[Lines of data]

────────────────

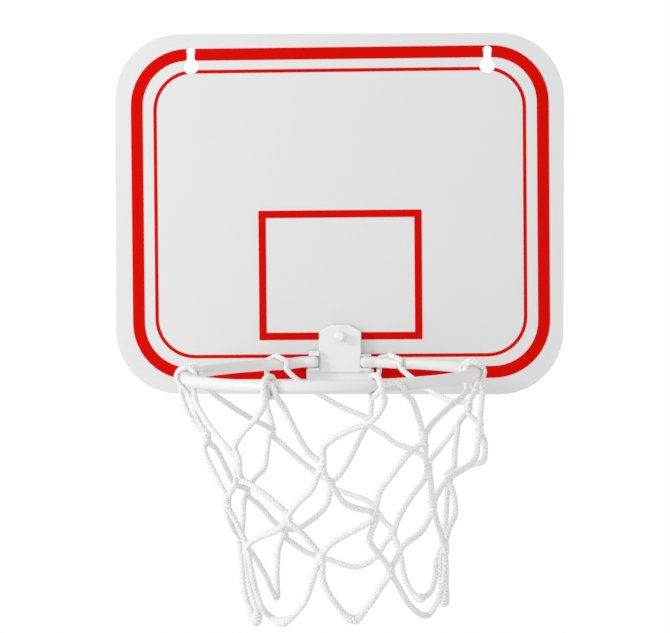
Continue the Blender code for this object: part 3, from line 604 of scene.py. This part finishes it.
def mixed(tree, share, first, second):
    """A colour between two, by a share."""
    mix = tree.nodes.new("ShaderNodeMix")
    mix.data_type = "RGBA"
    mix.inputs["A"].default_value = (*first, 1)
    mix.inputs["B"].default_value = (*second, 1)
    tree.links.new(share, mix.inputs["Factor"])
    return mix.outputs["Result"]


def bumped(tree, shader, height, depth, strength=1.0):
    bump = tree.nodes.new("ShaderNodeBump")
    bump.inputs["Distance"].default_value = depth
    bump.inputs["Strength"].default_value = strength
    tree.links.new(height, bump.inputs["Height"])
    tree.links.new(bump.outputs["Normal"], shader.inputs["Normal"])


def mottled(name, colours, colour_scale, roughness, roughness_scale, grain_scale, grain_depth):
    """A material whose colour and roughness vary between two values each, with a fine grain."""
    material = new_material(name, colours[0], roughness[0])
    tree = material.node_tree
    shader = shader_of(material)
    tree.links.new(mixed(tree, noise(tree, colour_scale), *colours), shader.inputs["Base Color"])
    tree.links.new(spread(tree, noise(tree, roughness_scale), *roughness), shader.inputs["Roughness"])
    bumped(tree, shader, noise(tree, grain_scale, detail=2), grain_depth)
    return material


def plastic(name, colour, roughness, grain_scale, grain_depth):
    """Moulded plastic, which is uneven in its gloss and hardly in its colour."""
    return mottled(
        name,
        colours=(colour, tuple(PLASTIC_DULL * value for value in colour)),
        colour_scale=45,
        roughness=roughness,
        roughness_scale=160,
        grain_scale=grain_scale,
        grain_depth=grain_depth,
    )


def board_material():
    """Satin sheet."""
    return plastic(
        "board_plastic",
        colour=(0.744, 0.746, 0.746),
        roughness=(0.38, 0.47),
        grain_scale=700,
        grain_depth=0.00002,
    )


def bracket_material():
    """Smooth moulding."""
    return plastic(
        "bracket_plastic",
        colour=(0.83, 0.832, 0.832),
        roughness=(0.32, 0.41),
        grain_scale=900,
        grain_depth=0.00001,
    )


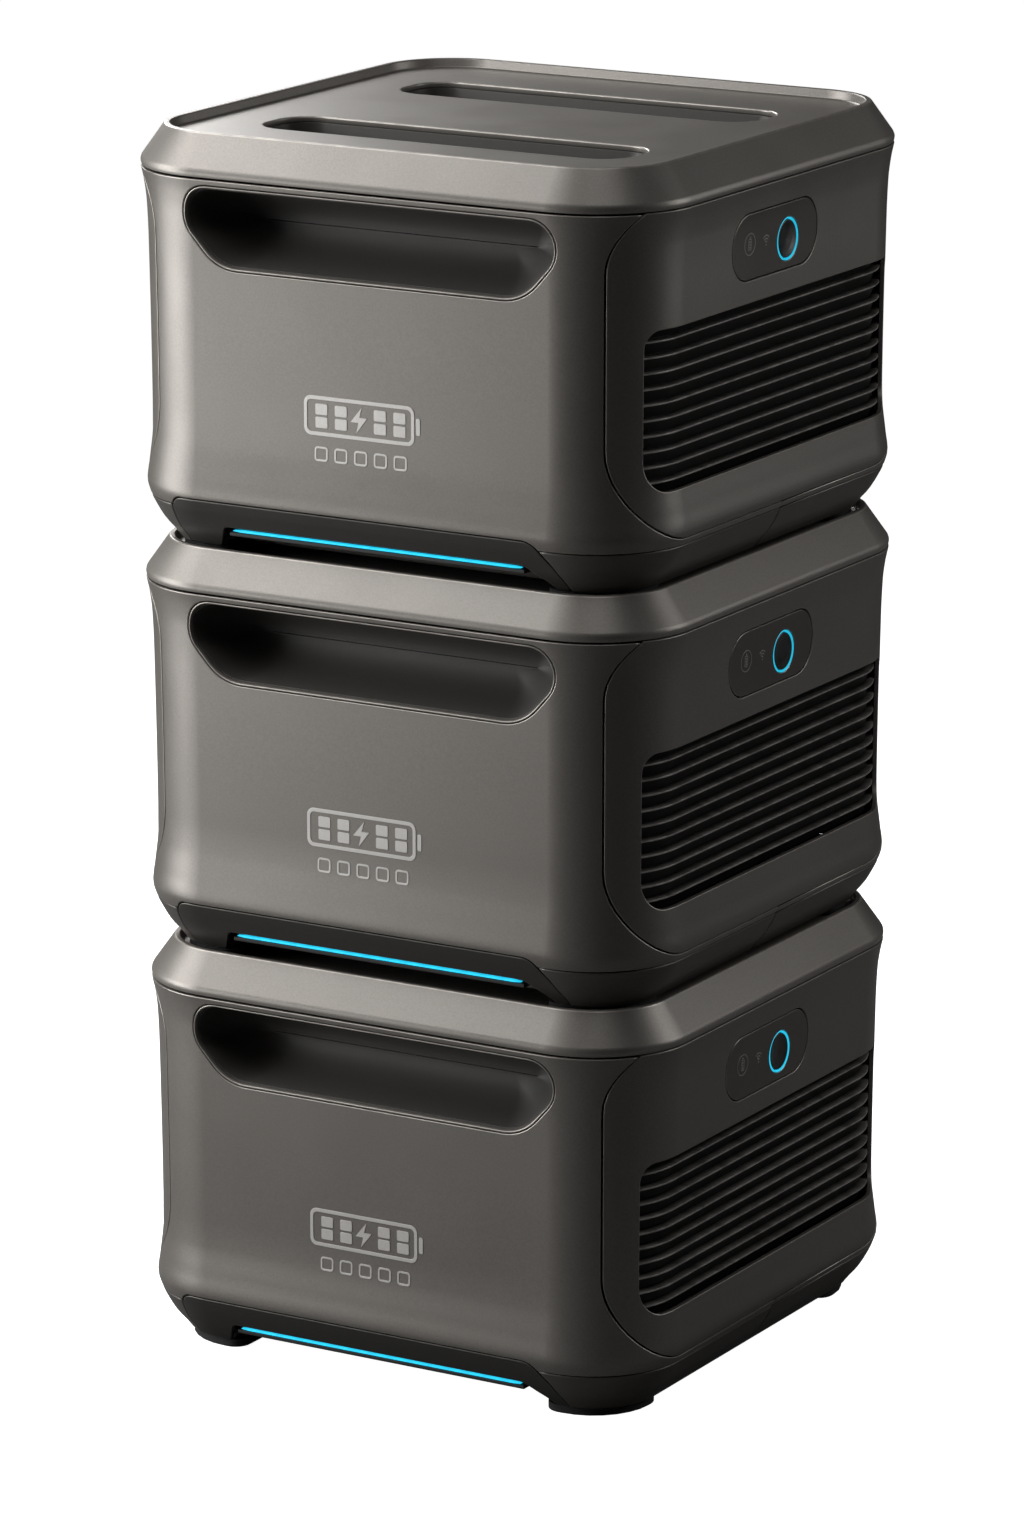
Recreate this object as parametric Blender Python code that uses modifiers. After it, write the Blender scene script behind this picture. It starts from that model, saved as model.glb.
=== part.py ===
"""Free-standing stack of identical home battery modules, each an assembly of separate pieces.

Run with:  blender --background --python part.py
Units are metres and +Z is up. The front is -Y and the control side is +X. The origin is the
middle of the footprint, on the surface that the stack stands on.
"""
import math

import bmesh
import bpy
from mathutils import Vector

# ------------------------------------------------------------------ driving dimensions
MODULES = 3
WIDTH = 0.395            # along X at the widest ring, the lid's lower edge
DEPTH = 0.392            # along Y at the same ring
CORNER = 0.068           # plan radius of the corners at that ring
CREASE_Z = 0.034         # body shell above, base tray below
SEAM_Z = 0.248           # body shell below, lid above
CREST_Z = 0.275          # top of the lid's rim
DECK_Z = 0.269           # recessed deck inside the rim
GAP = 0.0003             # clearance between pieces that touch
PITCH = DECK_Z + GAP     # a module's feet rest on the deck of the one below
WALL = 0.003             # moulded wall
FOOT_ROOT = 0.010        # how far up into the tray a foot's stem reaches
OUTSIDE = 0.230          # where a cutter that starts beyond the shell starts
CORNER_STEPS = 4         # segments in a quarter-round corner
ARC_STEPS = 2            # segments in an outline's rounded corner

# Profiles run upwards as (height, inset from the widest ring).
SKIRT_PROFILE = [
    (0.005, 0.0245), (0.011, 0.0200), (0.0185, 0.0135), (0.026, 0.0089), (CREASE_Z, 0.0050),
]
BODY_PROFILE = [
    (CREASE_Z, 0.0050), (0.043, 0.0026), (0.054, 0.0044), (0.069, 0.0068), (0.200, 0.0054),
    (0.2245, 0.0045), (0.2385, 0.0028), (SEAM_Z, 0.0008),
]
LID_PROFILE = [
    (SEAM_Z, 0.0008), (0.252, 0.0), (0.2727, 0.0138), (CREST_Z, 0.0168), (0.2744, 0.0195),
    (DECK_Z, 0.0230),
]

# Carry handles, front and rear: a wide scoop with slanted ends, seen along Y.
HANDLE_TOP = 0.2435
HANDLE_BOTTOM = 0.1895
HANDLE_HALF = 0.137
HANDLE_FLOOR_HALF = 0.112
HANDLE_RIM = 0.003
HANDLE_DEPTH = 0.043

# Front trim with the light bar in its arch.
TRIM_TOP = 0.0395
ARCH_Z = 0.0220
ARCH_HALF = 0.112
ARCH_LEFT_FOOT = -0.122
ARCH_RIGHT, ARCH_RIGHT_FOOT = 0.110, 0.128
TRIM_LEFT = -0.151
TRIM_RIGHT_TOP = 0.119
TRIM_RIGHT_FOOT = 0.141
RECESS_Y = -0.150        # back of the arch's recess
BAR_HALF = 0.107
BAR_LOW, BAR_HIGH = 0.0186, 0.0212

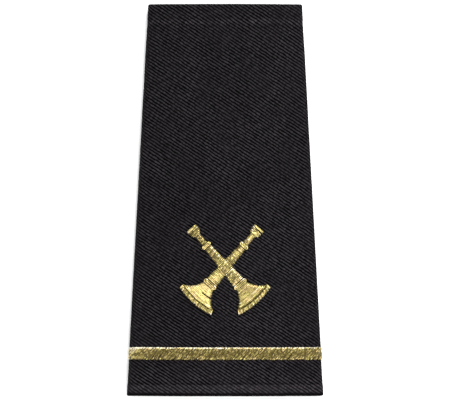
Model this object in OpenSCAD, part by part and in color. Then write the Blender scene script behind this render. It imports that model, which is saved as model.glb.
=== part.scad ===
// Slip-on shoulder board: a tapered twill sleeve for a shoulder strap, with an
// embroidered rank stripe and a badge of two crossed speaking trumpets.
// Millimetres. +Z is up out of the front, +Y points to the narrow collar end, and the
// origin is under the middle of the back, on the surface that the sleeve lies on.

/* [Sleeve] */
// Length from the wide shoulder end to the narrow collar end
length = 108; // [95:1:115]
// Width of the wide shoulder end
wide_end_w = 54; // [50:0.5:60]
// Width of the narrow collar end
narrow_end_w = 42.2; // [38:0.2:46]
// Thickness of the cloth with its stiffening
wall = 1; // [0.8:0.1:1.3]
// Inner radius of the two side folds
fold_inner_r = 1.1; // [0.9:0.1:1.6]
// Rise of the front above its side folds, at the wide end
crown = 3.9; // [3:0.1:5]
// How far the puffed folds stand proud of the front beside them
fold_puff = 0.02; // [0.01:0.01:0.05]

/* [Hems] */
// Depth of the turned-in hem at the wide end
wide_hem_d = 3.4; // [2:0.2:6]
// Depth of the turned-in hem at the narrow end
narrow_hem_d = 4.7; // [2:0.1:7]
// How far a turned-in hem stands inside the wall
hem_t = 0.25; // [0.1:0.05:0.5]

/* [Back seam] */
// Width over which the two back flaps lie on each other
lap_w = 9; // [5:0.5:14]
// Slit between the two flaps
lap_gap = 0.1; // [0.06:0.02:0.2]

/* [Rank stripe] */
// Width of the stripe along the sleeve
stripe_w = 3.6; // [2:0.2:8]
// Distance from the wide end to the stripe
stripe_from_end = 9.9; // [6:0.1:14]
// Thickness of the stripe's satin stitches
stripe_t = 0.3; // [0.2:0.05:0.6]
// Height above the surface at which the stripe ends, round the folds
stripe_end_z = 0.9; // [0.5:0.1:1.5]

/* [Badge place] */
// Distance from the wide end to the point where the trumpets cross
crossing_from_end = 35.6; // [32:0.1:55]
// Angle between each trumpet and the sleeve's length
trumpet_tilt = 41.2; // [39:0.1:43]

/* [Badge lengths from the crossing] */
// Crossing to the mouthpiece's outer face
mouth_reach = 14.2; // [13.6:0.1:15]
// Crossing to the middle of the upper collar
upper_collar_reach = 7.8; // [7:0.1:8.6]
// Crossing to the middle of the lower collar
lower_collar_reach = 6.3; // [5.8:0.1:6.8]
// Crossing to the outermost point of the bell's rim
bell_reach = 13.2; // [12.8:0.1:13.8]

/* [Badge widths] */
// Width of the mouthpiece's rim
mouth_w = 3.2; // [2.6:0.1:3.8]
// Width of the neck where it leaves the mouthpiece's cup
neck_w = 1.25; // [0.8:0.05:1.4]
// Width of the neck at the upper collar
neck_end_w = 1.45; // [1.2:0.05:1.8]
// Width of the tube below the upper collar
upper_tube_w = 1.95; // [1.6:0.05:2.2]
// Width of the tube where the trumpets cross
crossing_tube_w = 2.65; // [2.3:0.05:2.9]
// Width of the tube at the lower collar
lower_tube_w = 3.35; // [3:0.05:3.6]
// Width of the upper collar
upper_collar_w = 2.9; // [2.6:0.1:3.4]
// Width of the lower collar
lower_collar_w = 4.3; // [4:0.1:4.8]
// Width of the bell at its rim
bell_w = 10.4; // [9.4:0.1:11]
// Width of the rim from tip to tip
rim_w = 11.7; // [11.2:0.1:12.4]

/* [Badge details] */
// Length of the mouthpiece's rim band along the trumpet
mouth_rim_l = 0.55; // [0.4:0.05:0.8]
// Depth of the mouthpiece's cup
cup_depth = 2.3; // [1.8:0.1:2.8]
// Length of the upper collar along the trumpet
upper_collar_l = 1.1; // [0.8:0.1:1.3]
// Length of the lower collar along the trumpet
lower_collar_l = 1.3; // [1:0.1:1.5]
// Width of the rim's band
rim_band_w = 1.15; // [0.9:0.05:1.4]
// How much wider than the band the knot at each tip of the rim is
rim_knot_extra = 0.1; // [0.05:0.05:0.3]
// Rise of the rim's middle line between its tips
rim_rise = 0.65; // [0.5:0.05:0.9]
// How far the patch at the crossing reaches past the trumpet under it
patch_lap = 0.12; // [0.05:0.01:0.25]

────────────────

• _Your goal_
Each line that holds the string "script" counts once; give the total and nothing else.

• _Correct result_
2